L’azienda che ha l’esigenza di ridurre il personale deve seguire una procedura – dapprima prevista da un accordo interconfederale poi rivisitata dalla legge n.223 del 1991 – consistente in un esame congiunto in sede intersindacale che può concludersi con un accordo e con un verbale di mancato accordo, in seguito al quale le parti riprendono la loro libertà d’azione. L’azienda può ricorrere ai licenziamenti ma è tenuta a rispettare taluni criteri di scelta dei c.d. esuberi, la cui violazione può essere impugnata ai sensi dell’articolo 18 dello statuto dei lavoratori.
Anche in questo caso i dipendenti in grado di dimostrare che i criteri di individuazione non sono stati rispettati per quanto li riguarda vengono reintegrati nel posto di lavoro. Secondo una giurisprudenza consolidata, tuttavia, il datore può licenziare al loro posto altri lavoratori in conformità con i criteri previsti, senza che l’iniziativa dia luogo, di per sé, ad un comportamento antisindacale.
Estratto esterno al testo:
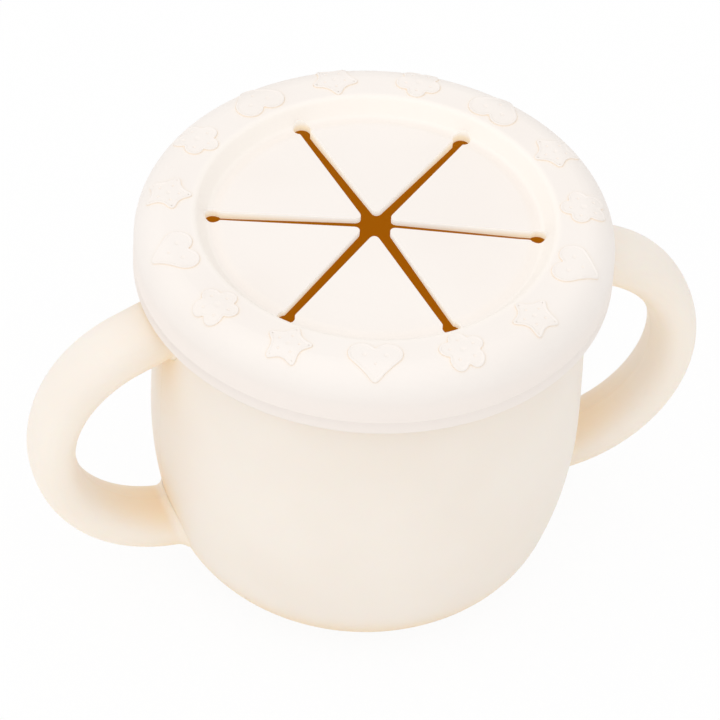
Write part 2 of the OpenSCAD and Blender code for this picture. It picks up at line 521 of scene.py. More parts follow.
def makeCup():
    turn = math.degrees(cupTurn())
    wide, wideZ, wall, floor = cup["wideRadius"], cup["wideZ"], cup["wall"], cup["floor"]
    upper = math.degrees(math.asin((cup["bandFoot"] - wideZ) / cup["upperRadius"]))
    top = cup["height"]
    # outside from the base up to the mouth, then down the inside to the floor
    bm, last = newProfile(0, 0)
    last = lineTo(bm, last, baseRadius(), 0)
    last = arcBy(bm, last, baseRadius(), cup["cornerRadius"], 90 - turn, cup["cornerSteps"])
    last = arcBy(bm, last, wide - cup["sideRadius"], wideZ, turn, cup["sideSteps"])
    foot = arcBy(bm, last, wide - cup["upperRadius"], wideZ, upper, cup["upperSteps"])
    band = lineTo(bm, foot, cup["bandRadius"], cup["bandZ"])
    outerMouth = lineTo(bm, band, cup["bandRadius"], top)
    innerMouth = lineTo(bm, outerMouth, cupRadius(top) - wall, top)
    last = innerMouth
    for z in cup["innerHeights"]:
        last = lineTo(bm, last, cupRadius(z) - wall, z)
    last = lineTo(bm, last, wide - wall, wideZ)
    last = arcBy(bm, last, wide - cup["sideRadius"], wideZ, -turn, cup["sideSteps"])
    inner = cup["cornerRadius"] - wall
    sink = math.degrees(math.asin((cup["cornerRadius"] - floor) / inner))
    last = arcBy(bm, last, baseRadius(), cup["cornerRadius"], -(sink - turn), cup["innerSteps"])
    lineTo(bm, last, 0, floor)
    roundCorners(bm, [outerMouth, innerMouth], cup["mouthRound"])
    roundCorners(bm, [foot, band], cup["bandRound"])
    spinRound(bm, cup["lathe"])
    low, high, fade = cup["seamLow"], cup["seamHigh"], cup["seamFade"]
    for side in (-1, 1):  # a fine mould line where the two halves of the mould meet
        cutAt(bm, 0, side * cup["seamWidth"], (0, 1, 0))
    for vert in bm.verts:
        x, y, z = vert.co / mm
        outer = math.hypot(x, y) > cupRadius(z) - 0.5 * wall
        if abs(y) < touch and outer and low < z < high:
            rise = smoothStep(z, low, low + fade) - smoothStep(z, high - fade, high)
            vert.co.x += math.copysign(cup["seamHeight"] * rise * mm, x)
    for face in bm.faces:
        x, y, z = face.calc_center_median() / mm
        if z > 0.5 * floor and math.hypot(x, y) < cupRadius(z) - 0.5 * wall and z < top - 0.2:
            face.material_index = 1
    piece = makePiece("cupBody", bm, [cupFinish, cupInside])
    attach(piece, "cup")
    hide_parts("cup_body")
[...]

Insomma, nessun giudice fino ad ora si era intromesso in una materia delicata, di esclusiva pertinenza dell’azienda, come quella di stabilire l’organico di uno stabilimento. Ma, poi, quelli che trattano la Fiat come un aguzzino, che l’accusano di discriminazione sindacale e soprattutto di non effettuare gli investimenti promessi, hanno mai visitato lo stabilimento Giovambattista Vico? Almeno facciano lo sforzo di leggere il servizio di Diodato Pirone de Il Messaggero (‘Partecipazione e fatica calcolata on line: così si lavora nella fabbrica laboratorio’ apparso sul quotidiano del 3 novembre scorso) che racconta come stanno davvero le cose a Pomigliano d’Arco. Lo sanno gli italiani che il 7 novembre quello stabilimento sarà premiato come la migliore fabbrica europea dalla rivista ingegneristica tedesca AutoProduktion?